Begin

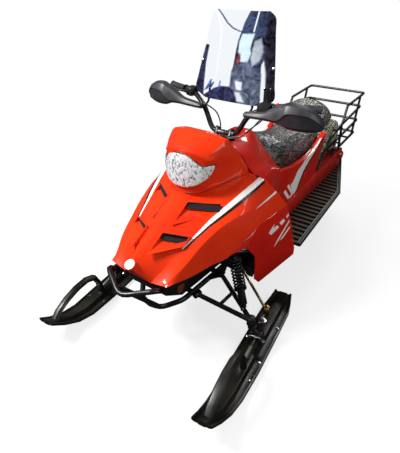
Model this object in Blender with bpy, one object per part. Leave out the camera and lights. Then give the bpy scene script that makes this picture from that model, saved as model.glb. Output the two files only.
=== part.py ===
"""Small one-seat utility snowmobile: red moulded body, black frame, two skis and one rubber belt.

Metres. +Z is up, -Y is forward and +X is the rider's left. The origin is on the ground on the
centre plane, under the belt lug that stands there.
"""

import math

import bmesh
import bpy
from mathutils import Matrix, Vector

# Clearances and sheet thicknesses
SEAT_GAP = 0.0003
SHELL_WALL = 0.005
PAN_WALL = 0.004
TUNNEL_WALL = 0.005

# Steering: the skis stand turned a little to the rider's left, the bar straight
SKI_TURN = math.radians(9.0)
SPINDLE_X = 0.420
SPINDLE_Y = -0.575
BAR_CLAMP = Vector((0.0, -0.202, 0.880))
COLUMN_FOOT = Vector((0.0, -0.415, 0.490))
TIE_ROD_RADIUS = 0.007
ROD_EYE = 0.022
PITMAN_BALL = Vector((0.050, -0.345, 0.452))
SPINDLE_BALL = Vector((0.035, 0.110, 0.150))

# Skis, along their own length from the spindle
SKI_TAIL = -0.390
SKI_TIP = 0.565
SKI_OFFSET = 0.036
SKI_WIDTH = 0.144
SKI_SPINE = 0.026

# Belt and slide suspension
BELT_WIDTH = 0.340
BELT_THICKNESS = 0.012
LUG_HEIGHT = 0.022
LUG_PITCH = 0.064
LUG_LENGTH = 0.020
DRIVE_RADIUS = 0.075
RAIL_TIP_RADIUS = 0.160
RAIL_TIP_Y = -0.040
REAR_IDLER_Y = 0.900
REAR_IDLER_RADIUS = 0.085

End

_Aim of the exercise_: Copy out all of the lines above exactly.

_Final result_:
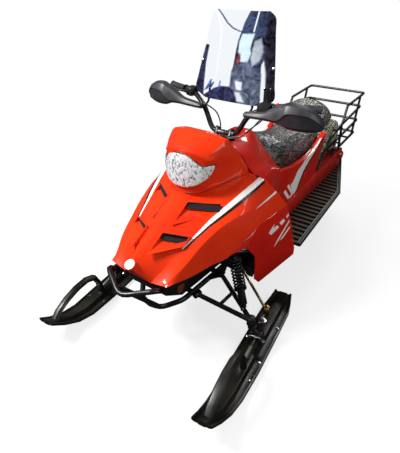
Model this object in Blender with bpy, one object per part. Leave out the camera and lights. Then give the bpy scene script that makes this picture from that model, saved as model.glb. Output the two files only.
=== part.py ===
"""Small one-seat utility snowmobile: red moulded body, black frame, two skis and one rubber belt.

Metres. +Z is up, -Y is forward and +X is the rider's left. The origin is on the ground on the
centre plane, under the belt lug that stands there.
"""

import math

import bmesh
import bpy
from mathutils import Matrix, Vector

# Clearances and sheet thicknesses
SEAT_GAP = 0.0003
SHELL_WALL = 0.005
PAN_WALL = 0.004
TUNNEL_WALL = 0.005

# Steering: the skis stand turned a little to the rider's left, the bar straight
SKI_TURN = math.radians(9.0)
SPINDLE_X = 0.420
SPINDLE_Y = -0.575
BAR_CLAMP = Vector((0.0, -0.202, 0.880))
COLUMN_FOOT = Vector((0.0, -0.415, 0.490))
TIE_ROD_RADIUS = 0.007
ROD_EYE = 0.022
PITMAN_BALL = Vector((0.050, -0.345, 0.452))
SPINDLE_BALL = Vector((0.035, 0.110, 0.150))

# Skis, along their own length from the spindle
SKI_TAIL = -0.390
SKI_TIP = 0.565
SKI_OFFSET = 0.036
SKI_WIDTH = 0.144
SKI_SPINE = 0.026

# Belt and slide suspension
BELT_WIDTH = 0.340
BELT_THICKNESS = 0.012
LUG_HEIGHT = 0.022
LUG_PITCH = 0.064
LUG_LENGTH = 0.020
DRIVE_RADIUS = 0.075
RAIL_TIP_RADIUS = 0.160
RAIL_TIP_Y = -0.040
REAR_IDLER_Y = 0.900
REAR_IDLER_RADIUS = 0.085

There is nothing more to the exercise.